Trump’s stance, however, is actually the easiest of cases, the canonical example that argues in favor of Fed independence. He simply wants to open the monetary spigots to make “his” economy stronger. And in 2020, he would want to do it again, even though we would not yet have recovered from the damage that Trump would like to have set in motion this year.
Interestingly, there is also a long tradition of Fed skepticism on the left. When Senator Bernie Sanders’s 2016 presidential campaign started echoing Paul’s “audit the Fed” chants, therefore, Professor Dorf and I published a column calling on Sanders to knock it off.
Although I understand why American progressives believe that the Fed is controlled by banking interests that skew its policies in conservative directions, the alternative would be worse. And as always, Trump is proving how much worse it could be. Giving this impulsive president control over monetary policy would be far more harmful than slightly-slower-than-optimal economic growth over time, which is what people on the left understandably decry.

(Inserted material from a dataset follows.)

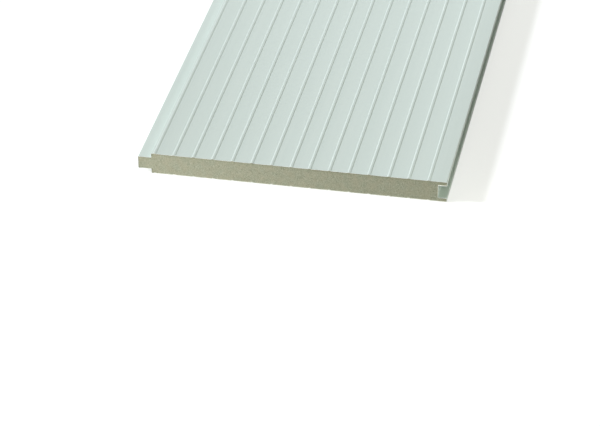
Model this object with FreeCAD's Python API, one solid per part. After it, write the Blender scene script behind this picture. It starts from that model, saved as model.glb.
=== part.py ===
import FreeCAD, Part

import math
import os

# ----------------------------------------------------------------------------------------------
# Insulated sandwich wall panel: two roll-formed steel facings bonded to a rigid foam core.
#
# The section lies in the XZ plane and runs along Y. The tongue points to -X, the groove opens to +X,
# and the panel lies on its inner facing. Origin: centre of the underside's bounding rectangle.
# All sizes are in millimetres.
# ----------------------------------------------------------------------------------------------

# Panel
cover_width = 1000.0          # module from one joint to the next
panel_length = 2000.0
panel_thickness = 75.0        # flat of the outer facing to flat of the inner facing
joint_reveal = 17.0           # shadow gap left between two faces when panels are joined

# Sheets
outer_sheet = 0.6             # steel thickness of the outer facing
inner_sheet = 0.6             # steel thickness of the inner facing
edge_bend_radius = 1.8        # inside radius of the 90 degree folds at the long edges
core_setback = 3.0            # the foam stops this far inside the sheets' cut ends
sheet_break = 3.0             # strip of bare foam between the two sheets, on the nose and in the groove

# Tongue and groove
tongue_length = 44.5          # shoulder to nose
tongue_height = 44.0
side_clearance = 0.8          # groove to tongue, above and below
tip_clearance = 1.5           # nose to groove wall when joined

# Rolled ribs: an even pitch from the shoulder on, with one slightly narrower bay between two groups
rib_pitch = 65.4
narrow_pitch = 60.9
first_group_count = 8         # ribs before the narrower bay
shoulder_flat = 3.4           # flat strip between the shoulder's bend and the first rib
lip_flat = 30.0               # least flat strip between the last rib and the lip
rib_rise_width = 3.8          # a rib's slope on the tongue side
rib_crown_width = 6.2
rib_fall_width = 2.0          # its steeper slope on the groove side
rib_height = 1.6
rib_crown_drop = 0.6          # how far the crown sinks towards the groove side
rib_bend_radius = 0.8         # inside radius of the folds at a rib's feet and crown

# Sizes that follow
face_width = cover_width - joint_reveal
groove_depth = tongue_length - joint_reveal + tip_clearance
groove_height = tongue_height + 2 * side_clearance
total_width = face_width + tongue_length
half_thickness = panel_thickness / 2
x_shoulder = -total_width / 2 + tongue_length
x_nose = x_shoulder - tongue_length
x_lip = x_shoulder + face_width
x_groove_wall = x_lip - groove_depth
rib_base_width = rib_rise_width + rib_crown_width + rib_fall_width


def rib_feet():
    """X of each rib's foot on the tongue side, as many ribs as fit before the flat strip at the lip."""
    feet = []
    x = x_shoulder + edge_bend_radius + outer_sheet + shoulder_flat
    while x + rib_base_width + lip_flat <= x_lip:
        feet.append(x)
        x += narrow_pitch if len(feet) == first_group_count else rib_pitch
    return feet


def facing_route(side):
    """Corners (x, v, inside radius) of a facing's outside surface, from the groove wall to the nose.

    v is the height above the panel's middle plane, counted outwards. side is +1 for the outer facing, whose
    ribs stand out, and -1 for the inner one, whose ribs are pressed up into the core. The core is on the
    left of the route all the way.
    """
    v_edge = sheet_break / 2
    v_groove = groove_height / 2
    v_tongue = tongue_height / 2
    v_face = half_thickness
    route = [
        (x_groove_wall, v_edge, 0),
        (x_groove_wall, v_groove, edge_bend_radius),
        (x_lip, v_groove, edge_bend_radius),
        (x_lip, v_face, edge_bend_radius),
    ]
    v_crown_start = v_face + side * rib_height
    v_crown_end = v_face + side * (rib_height - rib_crown_drop)
    for foot in reversed(rib_feet()):
        route += [
            (foot + rib_base_width, v_face, rib_bend_radius),
            (foot + rib_rise_width + rib_crown_width, v_crown_end, rib_bend_radius),
            (foot + rib_rise_width, v_crown_start, rib_bend_radius),
            (foot, v_face, rib_bend_radius),
        ]
    route += [
        (x_shoulder, v_face, edge_bend_radius),
        (x_shoulder, v_tongue, edge_bend_radius),
        (x_nose, v_tongue, edge_bend_radius),
        (x_nose, v_edge, 0),
    ]
    return route


def direction(start, end):
    length = math.hypot(end[0] - start[0], end[1] - start[1])
    return (end[0] - start[0]) / length, (end[1] - start[1]) / length


def folded_line(route, inset, sheet):
    """Corners (x, v, radius) of the line that runs at a distance inset to the left of the route.

    Bends keep one centre through the sheet: a bend towards the core has the sheet's thickness added on the
    outside surface, a bend away from it has it added on the core's side.
    """
    corners = []
    for index, (x, v, inside_radius) in enumerate(route):
        here = (x, v)
        before = direction(route[index - 1], here) if index > 0 else direction(here, route[index + 1])
        after = direction(here, route[index + 1]) if index < len(route) - 1 else before
        turn = before[0] * after[1] - before[1] * after[0]
        cosine = before[0] * after[0] + before[1] * after[1]
        normal = (-before[1] - after[1], before[0] + after[0])
        scale = inset / (1 + cosine)
        if inside_radius == 0:
            radius = 0
        elif turn > 0:
            radius = inside_radius + sheet - inset
        else:
            radius = inside_radius + inset
        corners.append((x + normal[0] * scale, v + normal[1] * scale, radius))
    return corners


def rounded_edges(corners, side):
    """Straight runs joined by tangent arcs. side is +1 for the outer half of the panel, -1 for the inner."""
    def point(x, v):
        return FreeCAD.Vector(x, -panel_length / 2, half_thickness + side * v)

    edges = []
    last = corners[0][:2]
    for before, corner, after in zip(corners, corners[1:], corners[2:]):
        arriving = direction(before, corner)
        leaving = direction(corner, after)
        bisector = (leaving[0] - arriving[0], leaving[1] - arriving[1])
        bisector_length = math.hypot(*bisector)
        half_turn = math.asin(bisector_length / 2)
        radius = corner[2]
        tangent = radius * math.tan(half_turn)
        sagitta = radius / math.cos(half_turn) - radius
        start = (corner[0] - arriving[0] * tangent, corner[1] - arriving[1] * tangent)
        middle = tuple(corner[k] + bisector[k] / bisector_length * sagitta for k in (0, 1))
        end = (corner[0] + leaving[0] * tangent, corner[1] + leaving[1] * tangent)
        edges.append(Part.LineSegment(point(*last), point(*start)).toShape())
        edges.append(Part.Arc(point(*start), point(*middle), point(*end)).toShape())
        last = end
    edges.append(Part.LineSegment(point(*last), point(*corners[-1][:2])).toShape())
    return edges


def first_point(edges):
    return edges[0].firstVertex().Point


def last_point(edges):
    return edges[-1].lastVertex().Point


def prism(edges, setback):
    """Closes the section's edges into a face and extrudes it along the panel, short by setback at each end."""
    section = Part.Face(Part.Wire(Part.sortEdges(edges)[0]))
    section.translate(FreeCAD.Vector(0, setback, 0))
    return section.extrude(FreeCAD.Vector(0, panel_length - 2 * setback, 0))


def facing(side, sheet):
    """One roll-formed sheet: its outside and core-side surfaces joined at the two free edges."""
    route = facing_route(side)
    outside = rounded_edges(folded_line(route, 0, sheet), side)
    inside = rounded_edges(folded_line(route, sheet, sheet), side)
    hems = [
        Part.LineSegment(first_point(outside), first_point(inside)).toShape(),
        Part.LineSegment(last_point(outside), last_point(inside)).toShape(),
    ]
    return prism(outside + inside + hems, 0)


def foam_core():
    """The block of foam that fills the space between the two sheets."""
    upper = rounded_edges(folded_line(facing_route(1), outer_sheet, outer_sheet), 1)
    lower = rounded_edges(folded_line(facing_route(-1), inner_sheet, inner_sheet), -1)
    groove_strip = Part.LineSegment(first_point(upper), first_point(lower)).toShape()
    nose_strip = Part.LineSegment(last_point(upper), last_point(lower)).toShape()
    return prism(upper + lower + [groove_strip, nose_strip], core_setback)


os.makedirs("parts", exist_ok=True)
pieces = {
    "outer_facing": facing(1, outer_sheet),
    "inner_facing": facing(-1, inner_sheet),
    "foam_core": foam_core(),
}
for node, shape in pieces.items():
    shape.exportStep("parts/" + node + ".step")
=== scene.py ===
"""Looks of the insulated sandwich panel, built round its CAD frame. All lengths are in metres.

The panel lies on its inner facing. Its section is in the XZ plane and runs along Y; the tongue points to -X
and the groove opens to +X.
"""
import math
import random

import bpy
from mathutils import Matrix, Vector, kdtree, noise
from mathutils.geometry import delaunay_2d_cdt


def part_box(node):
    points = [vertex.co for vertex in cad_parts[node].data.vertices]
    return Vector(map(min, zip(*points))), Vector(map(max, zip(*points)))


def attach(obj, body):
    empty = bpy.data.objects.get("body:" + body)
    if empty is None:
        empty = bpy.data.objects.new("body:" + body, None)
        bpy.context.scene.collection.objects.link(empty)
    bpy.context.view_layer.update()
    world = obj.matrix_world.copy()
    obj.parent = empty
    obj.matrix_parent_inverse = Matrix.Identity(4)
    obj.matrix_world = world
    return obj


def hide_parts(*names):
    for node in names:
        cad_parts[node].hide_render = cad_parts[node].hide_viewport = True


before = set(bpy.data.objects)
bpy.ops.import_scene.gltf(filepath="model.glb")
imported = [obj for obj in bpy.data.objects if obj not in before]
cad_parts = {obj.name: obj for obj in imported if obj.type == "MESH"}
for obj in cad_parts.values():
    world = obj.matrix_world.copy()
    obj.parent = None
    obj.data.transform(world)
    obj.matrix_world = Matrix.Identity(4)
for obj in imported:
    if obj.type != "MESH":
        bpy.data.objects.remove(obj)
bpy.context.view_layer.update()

MM = 0.001
random.seed(7)

# ---------------------------------------------------------------------------------------------------------
# Sizes
# ---------------------------------------------------------------------------------------------------------

# From the frame
outer_low, outer_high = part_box("outer_facing")
inner_low, inner_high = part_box("inner_facing")
core_low, core_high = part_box("foam_core")

x_nose = outer_low.x
x_lip = outer_high.x
y_front = outer_low.y
y_back = outer_high.y
sheet = core_low.x - outer_low.x
z_middle = (outer_low.z + inner_high.z) / 2
half_thickness = z_middle - inner_low.z
sheet_break = outer_low.z - inner_high.z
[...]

Shielding the Fed from political interference is thus essential. Trump should not be allowed to destroy yet more norms in his quest to consolidate power. Happily, it appears that Trump’s short attention span has caused him to lose interest in Fed bashing, at least for now.
The Fed’s chair is appointed to a four-year term, and the Fed’s governors serve 14-year terms for a reason. Their response to last week’s attacks was reassuring, with Powell saying: “We don’t consider political factors or things like that. That’s who we are, that’s what we do, and that’s just the way it’s always going to be for us.”
One hopes that they will not be worn down by a series of Trumpian attacks and that Congress will never give the president formal control over monetary policy. The Fed must continue to exist and to stand firm against a loco president.